--- Data ---
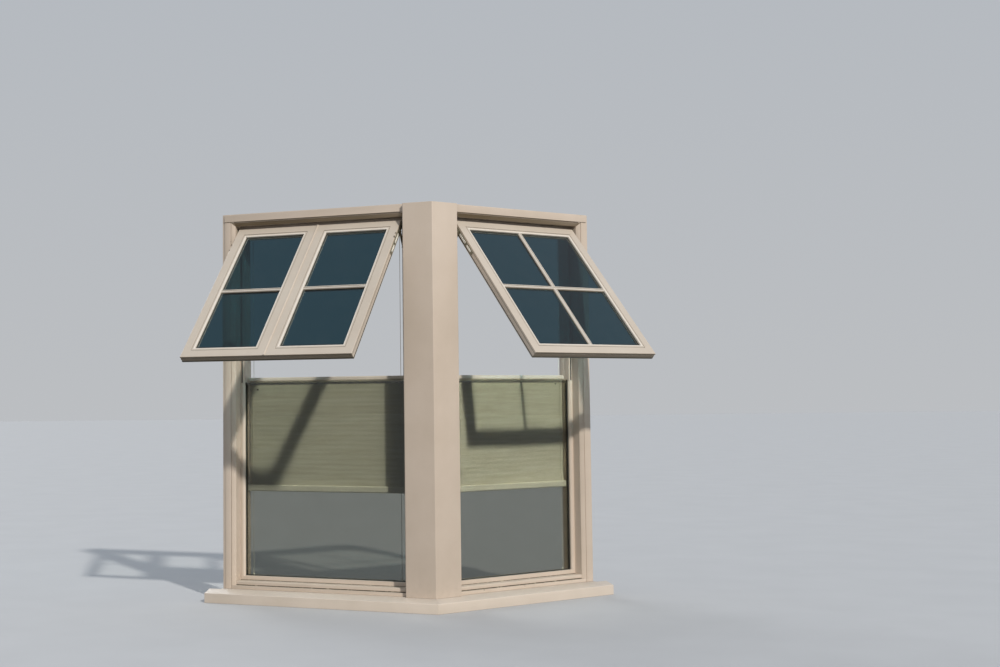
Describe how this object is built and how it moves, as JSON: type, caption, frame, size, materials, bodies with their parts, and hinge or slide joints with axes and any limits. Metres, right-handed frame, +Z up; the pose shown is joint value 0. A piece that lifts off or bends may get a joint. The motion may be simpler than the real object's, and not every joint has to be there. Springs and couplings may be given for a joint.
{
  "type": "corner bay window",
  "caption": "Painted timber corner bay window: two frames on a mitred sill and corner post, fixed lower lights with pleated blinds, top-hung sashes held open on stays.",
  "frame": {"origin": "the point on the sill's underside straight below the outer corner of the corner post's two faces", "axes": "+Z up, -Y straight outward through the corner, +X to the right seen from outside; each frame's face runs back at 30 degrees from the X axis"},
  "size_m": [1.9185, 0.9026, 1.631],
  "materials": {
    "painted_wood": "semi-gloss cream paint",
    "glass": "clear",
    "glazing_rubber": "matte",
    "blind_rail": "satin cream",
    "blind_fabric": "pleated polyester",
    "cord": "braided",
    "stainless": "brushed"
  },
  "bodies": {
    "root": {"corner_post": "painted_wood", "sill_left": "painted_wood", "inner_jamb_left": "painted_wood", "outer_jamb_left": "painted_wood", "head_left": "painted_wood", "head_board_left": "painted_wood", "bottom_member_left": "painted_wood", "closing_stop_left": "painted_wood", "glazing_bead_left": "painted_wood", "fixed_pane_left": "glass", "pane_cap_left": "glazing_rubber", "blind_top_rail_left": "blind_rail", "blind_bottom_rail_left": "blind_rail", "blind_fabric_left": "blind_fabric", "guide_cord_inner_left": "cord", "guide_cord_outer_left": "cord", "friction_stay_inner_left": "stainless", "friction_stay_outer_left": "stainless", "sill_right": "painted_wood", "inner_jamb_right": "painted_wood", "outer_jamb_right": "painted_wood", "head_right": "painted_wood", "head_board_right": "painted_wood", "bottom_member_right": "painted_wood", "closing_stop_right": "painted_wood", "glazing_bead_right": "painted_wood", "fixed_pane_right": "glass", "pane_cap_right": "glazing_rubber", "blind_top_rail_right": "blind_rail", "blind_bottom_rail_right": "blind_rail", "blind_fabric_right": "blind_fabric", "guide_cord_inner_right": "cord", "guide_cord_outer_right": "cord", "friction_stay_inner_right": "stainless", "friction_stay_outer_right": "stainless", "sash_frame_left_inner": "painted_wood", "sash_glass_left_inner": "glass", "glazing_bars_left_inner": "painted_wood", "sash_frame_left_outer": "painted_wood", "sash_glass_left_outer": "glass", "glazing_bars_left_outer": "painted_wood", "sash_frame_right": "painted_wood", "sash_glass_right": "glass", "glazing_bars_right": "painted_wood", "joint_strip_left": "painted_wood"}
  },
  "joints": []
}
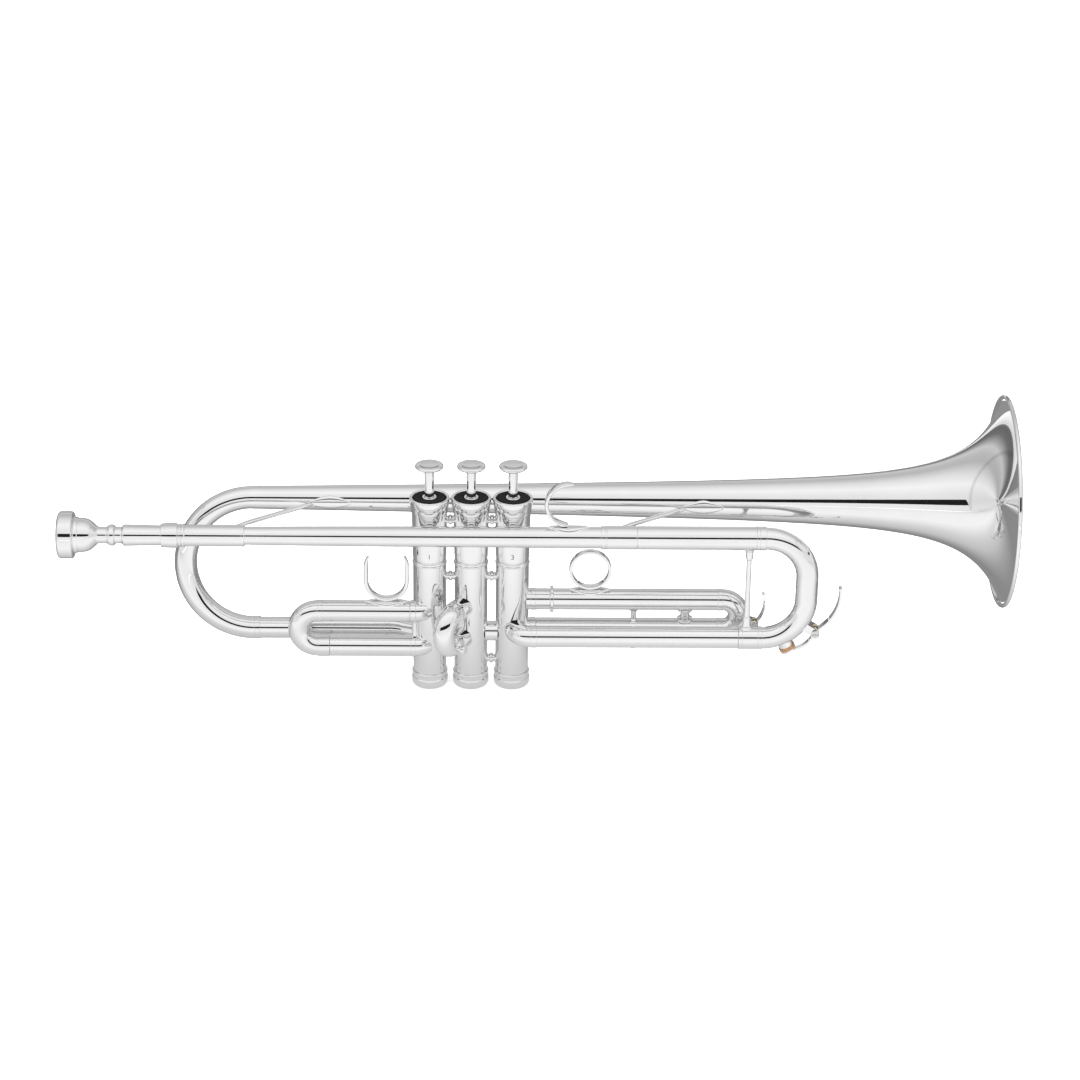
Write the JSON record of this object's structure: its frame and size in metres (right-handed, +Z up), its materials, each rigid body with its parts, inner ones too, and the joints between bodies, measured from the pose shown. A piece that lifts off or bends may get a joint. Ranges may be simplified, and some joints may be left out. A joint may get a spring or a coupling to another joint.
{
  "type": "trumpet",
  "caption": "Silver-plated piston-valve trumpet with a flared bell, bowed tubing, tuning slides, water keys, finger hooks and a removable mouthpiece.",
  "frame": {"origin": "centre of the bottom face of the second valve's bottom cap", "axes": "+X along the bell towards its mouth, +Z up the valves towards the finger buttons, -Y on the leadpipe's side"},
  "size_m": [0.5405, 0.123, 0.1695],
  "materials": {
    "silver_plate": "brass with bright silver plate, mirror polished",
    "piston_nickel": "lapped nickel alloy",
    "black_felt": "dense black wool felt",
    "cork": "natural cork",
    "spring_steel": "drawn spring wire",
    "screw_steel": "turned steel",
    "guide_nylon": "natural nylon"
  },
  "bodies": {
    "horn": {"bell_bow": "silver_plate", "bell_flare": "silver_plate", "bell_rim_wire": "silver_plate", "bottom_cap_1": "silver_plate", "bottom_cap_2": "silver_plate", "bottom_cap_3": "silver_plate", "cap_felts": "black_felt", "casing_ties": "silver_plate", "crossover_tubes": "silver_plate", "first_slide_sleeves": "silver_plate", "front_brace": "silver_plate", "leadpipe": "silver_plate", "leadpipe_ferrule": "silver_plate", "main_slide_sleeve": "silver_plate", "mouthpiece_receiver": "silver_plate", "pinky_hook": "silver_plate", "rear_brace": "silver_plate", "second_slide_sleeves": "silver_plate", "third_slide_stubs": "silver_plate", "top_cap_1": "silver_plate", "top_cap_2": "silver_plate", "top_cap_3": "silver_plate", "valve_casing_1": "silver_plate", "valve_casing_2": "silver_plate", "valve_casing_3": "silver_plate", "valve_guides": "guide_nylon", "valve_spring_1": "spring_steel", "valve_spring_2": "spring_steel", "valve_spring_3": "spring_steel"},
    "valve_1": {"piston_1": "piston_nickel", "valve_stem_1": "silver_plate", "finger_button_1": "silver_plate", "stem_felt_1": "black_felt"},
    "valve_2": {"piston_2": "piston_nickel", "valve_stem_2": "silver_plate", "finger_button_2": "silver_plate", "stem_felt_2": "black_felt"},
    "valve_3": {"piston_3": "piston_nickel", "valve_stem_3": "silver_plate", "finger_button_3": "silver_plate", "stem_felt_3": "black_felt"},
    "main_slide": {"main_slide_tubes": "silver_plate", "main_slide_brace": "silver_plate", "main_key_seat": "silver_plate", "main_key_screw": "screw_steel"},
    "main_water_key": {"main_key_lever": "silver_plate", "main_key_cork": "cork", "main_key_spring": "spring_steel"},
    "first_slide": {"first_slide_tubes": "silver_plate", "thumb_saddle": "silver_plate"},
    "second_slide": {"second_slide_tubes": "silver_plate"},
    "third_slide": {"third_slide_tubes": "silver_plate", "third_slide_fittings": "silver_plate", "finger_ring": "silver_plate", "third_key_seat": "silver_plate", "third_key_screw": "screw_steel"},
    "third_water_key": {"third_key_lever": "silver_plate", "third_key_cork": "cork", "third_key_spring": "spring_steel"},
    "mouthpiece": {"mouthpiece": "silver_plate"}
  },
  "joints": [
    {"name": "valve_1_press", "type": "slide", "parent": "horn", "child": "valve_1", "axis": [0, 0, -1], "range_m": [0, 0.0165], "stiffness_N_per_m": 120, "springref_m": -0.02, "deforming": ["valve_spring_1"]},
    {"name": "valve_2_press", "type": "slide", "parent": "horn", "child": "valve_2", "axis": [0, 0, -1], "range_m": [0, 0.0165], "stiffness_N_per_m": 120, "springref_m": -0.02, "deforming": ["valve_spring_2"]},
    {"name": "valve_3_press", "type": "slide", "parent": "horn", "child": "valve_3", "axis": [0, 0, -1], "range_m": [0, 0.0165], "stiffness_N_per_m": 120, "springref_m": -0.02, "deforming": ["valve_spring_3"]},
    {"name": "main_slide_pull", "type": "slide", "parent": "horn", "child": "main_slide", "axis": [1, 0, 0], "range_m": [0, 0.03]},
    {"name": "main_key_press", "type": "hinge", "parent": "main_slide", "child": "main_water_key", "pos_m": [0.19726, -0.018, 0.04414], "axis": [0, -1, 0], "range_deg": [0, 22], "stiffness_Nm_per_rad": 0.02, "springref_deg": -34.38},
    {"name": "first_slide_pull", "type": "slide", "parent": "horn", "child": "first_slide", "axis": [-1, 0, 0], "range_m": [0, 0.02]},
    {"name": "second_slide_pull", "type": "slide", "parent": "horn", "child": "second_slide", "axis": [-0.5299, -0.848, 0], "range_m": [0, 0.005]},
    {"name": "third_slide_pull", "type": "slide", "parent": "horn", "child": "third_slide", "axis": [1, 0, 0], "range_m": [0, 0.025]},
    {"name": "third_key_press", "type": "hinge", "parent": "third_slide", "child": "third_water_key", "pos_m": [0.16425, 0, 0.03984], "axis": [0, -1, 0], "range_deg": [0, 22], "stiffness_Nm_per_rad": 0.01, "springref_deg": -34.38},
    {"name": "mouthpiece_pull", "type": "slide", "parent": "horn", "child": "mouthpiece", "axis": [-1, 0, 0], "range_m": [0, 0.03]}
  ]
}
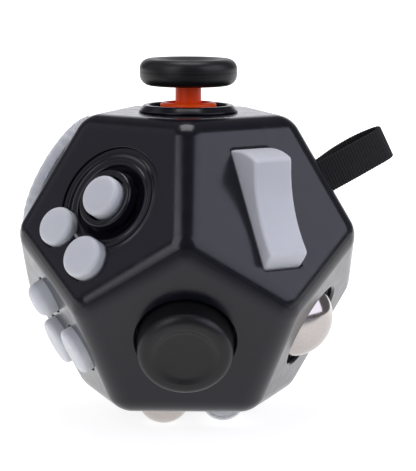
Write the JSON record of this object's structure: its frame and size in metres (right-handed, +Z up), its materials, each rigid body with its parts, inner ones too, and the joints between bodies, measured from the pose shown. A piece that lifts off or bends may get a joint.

--- Given instruction ---
Find all lines where the word "with" appears. Copy them.

--- Finished task ---
Describe how this object is built and how it moves, as JSON: type, caption, frame, size, materials, bodies with their parts, and hinge or slide joints with axes and any limits. Metres, right-handed frame, +Z up; the pose shown is joint value 0. A piece that lifts off or bends may get a joint. The motion may be simpler than the real object's, and not every joint has to be there. Springs and couplings may be given for a joint.
  "caption": "Painted timber corner bay window: two frames on a mitred sill and corner post, fixed lower lights with pleated blinds, top-hung sashes held open on stays.",
Write the JSON record of this object's structure: its frame and size in metres (right-handed, +Z up), its materials, each rigid body with its parts, inner ones too, and the joints between bodies, measured from the pose shown. A piece that lifts off or bends may get a joint. Ranges may be simplified, and some joints may be left out. A joint may get a spring or a coupling to another joint.
  "caption": "Silver-plated piston-valve trumpet with a flared bell, bowed tubing, tuning slides, water keys, finger hooks and a removable mouthpiece.",
    "silver_plate": "brass with bright silver plate, mirror polished",
Write the JSON record of this object's structure: its frame and size in metres (right-handed, +Z up), its materials, each rigid body with its parts, inner ones too, and the joints between bodies, measured from the pose shown. A piece that lifts off or bends may get a joint.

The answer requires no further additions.